My second test:  traffic circles.  Otherwise known as circles of death, the traffic circles in Cuenca are uniquely designed to reward the brave and severely punish the courteous or faint of heart.   For the bicycle rider, well, remember the grim reaper thing?  His laughter is no longer muffled.  So I’m going down the side of the street so close to the curb that my tires are rubbing and I hear the Blue Angel of Death (BAD) behind me (metro bus) belching (whatever they belch) chortling, and spitting out the last bike rider, hungry for fresh two wheeled meat and we’re nearing the Circle of Death (COD)..  For the life of me I’m in a tizzy because I know the toilet water swirls clockwise below the equator so I’m thinking the same must be true in the circles of death.  I therefore prepare myself for a right hand swirl.  Wrong! Irch.  Brake time.  I don’t mean break time, I mean BRAKE TIME.   Ok, I’ve got the gears down pretty good now, but the brakes……I think I you already know that a good mountain bike has disc brakes.  That means when you throw on the brakes you….stop.  If your right hand is stronger than your left and you lay it on good you can do forward summer salts with your bicycle.  Well, not to worry.  I’m a silly gringo, but not stupid.  I put equal squeeze on both wheels and I stopped and jumped on to the dubious safety of the sidewalk.  Now I’m socially screwed.  The metro bus driver that was hungry for fresh Mongoose got his laugh in, the other drivers already in the circle of death are paying attention to their own possible demise, and the pedestrians on the sidewalk that I so rudely claimed a sharing piece of are incredulous that I didn’t stay the course in the COD.    Now I know how the matador feels when he leaps over the fence.

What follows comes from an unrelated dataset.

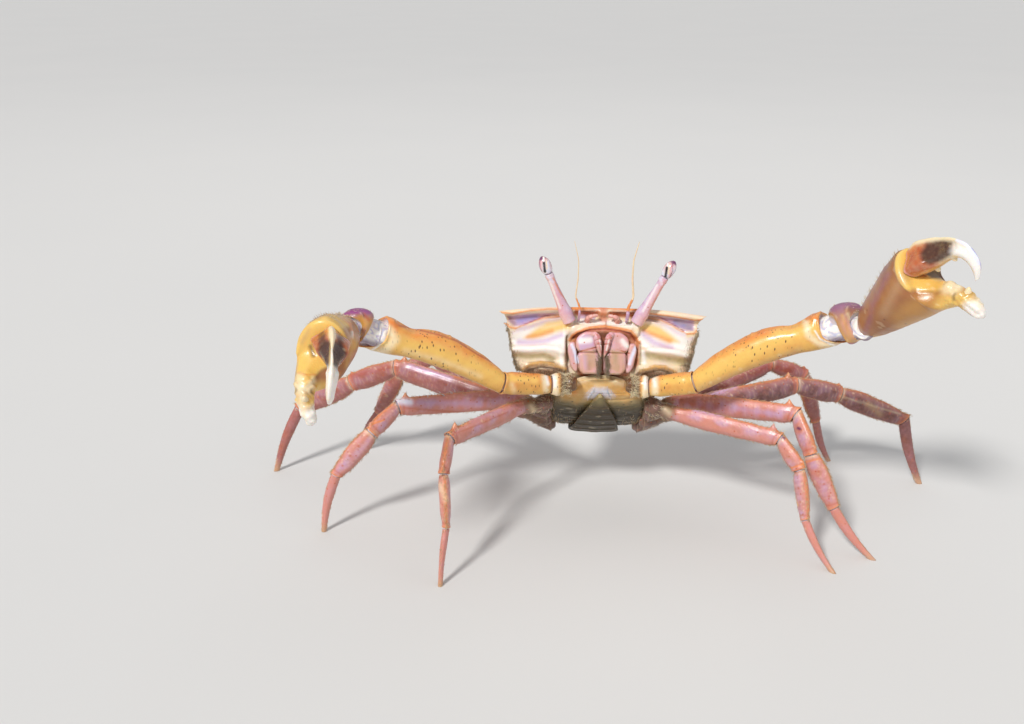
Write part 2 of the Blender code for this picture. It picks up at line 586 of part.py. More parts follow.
def make_arm(side, sign, group, cutters):
    """Claw arm: coxa, ischium, merus, carpus, palm with the fixed finger, and dactyl."""
    joints = joints_of(sign, ARM_ROOT, ARM_POSES[side])
    along, up, across = claw_frame(side, sign)
    planes = [Vector((sign, 0, 0))]
    beyond = joints + [joints[-1] + along]
    for k in range(1, 5):
        planes.append(mitre(beyond[k - 1], beyond[k], beyond[k + 1]))
    for k, part in enumerate(ARM_PARTS):
        stations = [(0, share, high, wide) for share, high, wide in ARM_SIZES[part]]
        rings = limb_rings(joints[k:k + 2], stations, 14, planes[k], planes[k + 1], bow=ARM_BOWS[part])
        named_loft("arm_%s_%s" % (side, part), "carpus" if part == "carpus" else "arm", rings, group)

    wrist = joints[-1]
    stray = CLAW_POSES[side][3]

    def place(spot, inward):
        return wrist + along * spot[0] + up * spot[1] + across * inward * stray

    def claw_rings(rows, start_plane):
        rings = []
        for k, (low, top, thick, inward) in enumerate(rows):
            lower, upper = place(low, inward), place(top, inward)
            half = (upper - lower) / 2
            points = ring((lower + upper) / 2, half.normalized(), across, half.length, thick / 2, 14)
            if k == 0 and start_plane is not None:
                points = slide_to_plane(points, along, wrist + along * HALF_GAP, start_plane)
            rings.append(points)
        return rings

    palm = named_loft("arm_%s_palm" % side, "palm", claw_rings(PALM_ROWS, planes[4]), group)
    dactyl = named_loft("arm_%s_dactyl" % side, "claw_finger", claw_rings(DACTYL_ROWS, None), group)
    for piece, teeth in ((palm, FIXED_TEETH), (dactyl, DACTYL_TEETH)):
        spikes = [spike("tooth", place(root, inward), place(tip, inward), radius, cutters)
                  for root, tip, radius, inward in teeth]
        combine(piece, spikes, "UNION")


def centre_on_floor(group):
    """Brings the middle of the bounding box to x = y = 0, and millimetres to metres."""
    corners = [vert.co for obj in group.objects for vert in obj.data.vertices]
    shift = Vector(((max(c.x for c in corners) + min(c.x for c in corners)) / 2,
                    (max(c.y for c in corners) + min(c.y for c in corners)) / 2, 0.0))
    for obj in group.objects:
        for vert in obj.data.vertices:
            vert.co = (vert.co - shift) * MM


def main():
    clear_scene()
    group = bpy.data.collections.new("angular_crab")
    cutters = bpy.data.collections.new("cutters")
    bpy.context.scene.collection.children.link(group)
    bpy.context.scene.collection.children.link(cutters)
    make_shell(group, cutters)
    make_underside(group)
    make_mouthparts(group, cutters)
    make_eyes_and_feelers(group)
    for side, sign in (("left", 1), ("right", -1)):
        make_arm(side, sign, group, cutters)
        for number in range(4):
            make_leg(side, sign, number, group, cutters)
    centre_on_floor(group)


main()
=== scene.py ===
import math

import bpy
import numpy as np
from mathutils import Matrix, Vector


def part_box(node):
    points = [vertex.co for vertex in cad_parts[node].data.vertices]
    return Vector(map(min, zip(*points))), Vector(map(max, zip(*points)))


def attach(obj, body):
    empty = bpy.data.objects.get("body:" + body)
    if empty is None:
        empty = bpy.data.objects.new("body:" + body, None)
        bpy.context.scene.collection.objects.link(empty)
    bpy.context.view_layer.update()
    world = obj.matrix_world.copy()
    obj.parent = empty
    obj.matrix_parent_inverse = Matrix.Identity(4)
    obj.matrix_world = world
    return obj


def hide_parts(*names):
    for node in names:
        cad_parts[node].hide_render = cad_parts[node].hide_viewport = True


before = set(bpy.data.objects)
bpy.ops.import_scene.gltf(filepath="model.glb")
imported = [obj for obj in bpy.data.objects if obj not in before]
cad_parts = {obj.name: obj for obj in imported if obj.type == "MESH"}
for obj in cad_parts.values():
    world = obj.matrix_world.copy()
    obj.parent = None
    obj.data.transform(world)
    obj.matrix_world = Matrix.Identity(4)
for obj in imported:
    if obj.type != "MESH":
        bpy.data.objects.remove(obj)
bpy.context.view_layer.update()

body = {
    "frontHeight": 40.0,          # front edge above the floor
    "pitch": math.radians(48.0),  # nose up
    "roll": math.radians(1.6),
    "length": 23.0,
    "frontHalf": 5.4,
    "mouthHalf": 6.7,
    "edgeWidths": ((0.0, 17.4), (2.0, 17.0), (5.0, 16.3), (12.0, 13.7), (20.0, 10.4), (23.0, 8.6)),
    "bottomWidths": ((0.0, 15.4), (5.0, 14.6), (10.0, 12.4), (15.0, 10.4), (20.0, 8.8), (23.0, 7.2)),
}
halfGap = 0.16                    # half of the gap between two segments
metre = 0.001
dice = np.random.default_rng(21)  # only the setae draw from it
bothSides = (("left", 1), ("right", -1))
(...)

Ok, lesson #2 in bicycle riding in Cuenca:  stay the hell out of the traffic circles.

Still alive and wiser to a magnitude of ten, I wait for my moment to join the fray once again and see my opening.  You thought I was going to jump back on the street didn’t you!  I am a silly gringo, yes, stupid, no.  Awash with relief and the satisfaction of a gained sense of normalcy I become once again the cool suave bike rider now that I am the predator, not the prey.  With my chubby knobby mountain bike tires I am king of the cobblestone.   I am the Lion King riding a Mongoose.  If the irony hits you, that’s good.  Of course even the Lion King must be kind and courteous to his subjects, so I’m dodging fruit vendors, school girls (where are the school boys anyway?) and find that power poles are put in the most unlikely places on the sidewalk.  Ok, the pedestrian route is not without challenges either. 

I am safe and unscathed.  My bicycle is like new.  I was taught the skill of street survival on two wheels and I’m here to tell you about it.  Life is good.  I love Cuenca.

Tuesday, September 21, 2010

Wheels Beneath My Feet!

I am a walking maniac.  I love to walk and since I've come to Cuenca I walk about 6 miles a day on average.  I take the long way to downtown along the Tomebamba.  It keeps me fit and my encounters are wonderful.  Here's the problem.  I'm wearing out my shoes fast. I also love bicycling and find that it gets me to places much faster and with less effort than via Sketchers.  If I want to get the same exercise as I did walking, I will simply go farther and faster on my bike!  My shoes will thank me!  Well, maybe not, but you get the idea.  Rachel plans to bring her bike from the states so we will both be very mobile.  A couple weeks ago  I made friends with Juan Vintimilla, owner of PaBikes, a great little bike shop right down the street on Ordonez Lazo.  Today I walked in, talked with Juan, and test drove a Mongoose mountain bike.  It is awesome.  I had a cross over bike before, but this one is the real deal.  It's the two wheel version of a Land Rover with plenty of horsepower (me).   It has disk brakes that could stop a Mack truck and shifters that are as tight and sure as Rachel's Miata.  The front forks are made to take some pretty severe bumps and are adjustable for riding street or in the sierras.  This Mongoose will outlast me and I'm planning on at least another 30-40 years.

I had the double pleasure while visiting with Juan to meet an associate of his, Mauricio Carrion.  Mauricio has been living in New York City and promoting cycling there but has come back to his roots in Ecuador.  He is going to be organizing bike rides around Ecuador.  How cool is that!  Mauricio is an ergonomic specialist so he works with Juan and Juan's customers to make sure they are fitted with the right type and size bike and to make accomodations for people with special needs.  For example, I have a bad lower back, so he is recommending a more upright posture and hence a longer post on the handlebars.  I don't think I got quite this much attention on the last bike I bought in the states.

Well here's the really good news.  I told Juan and Mauricio (above)  that there aren't any secure bike racks in the underground garage at our condo,  Palermo.  I told them that if they would help me lobby the manager to have one installed, it might help them sell more bikes to those of us at Palermo.  It just so happens that Mauricio's cousin is the building's owner's manager!  Tomorrow Mauricio and Juan will come down here and we will get this arranged.  I am very excited, because that was my biggest concern for having the bikes in the Palermo underground garage which to me is where they should be stored.  I believe this is what you call customer service.  If you're in Cuenca and need a bicycle, see my friend Juan.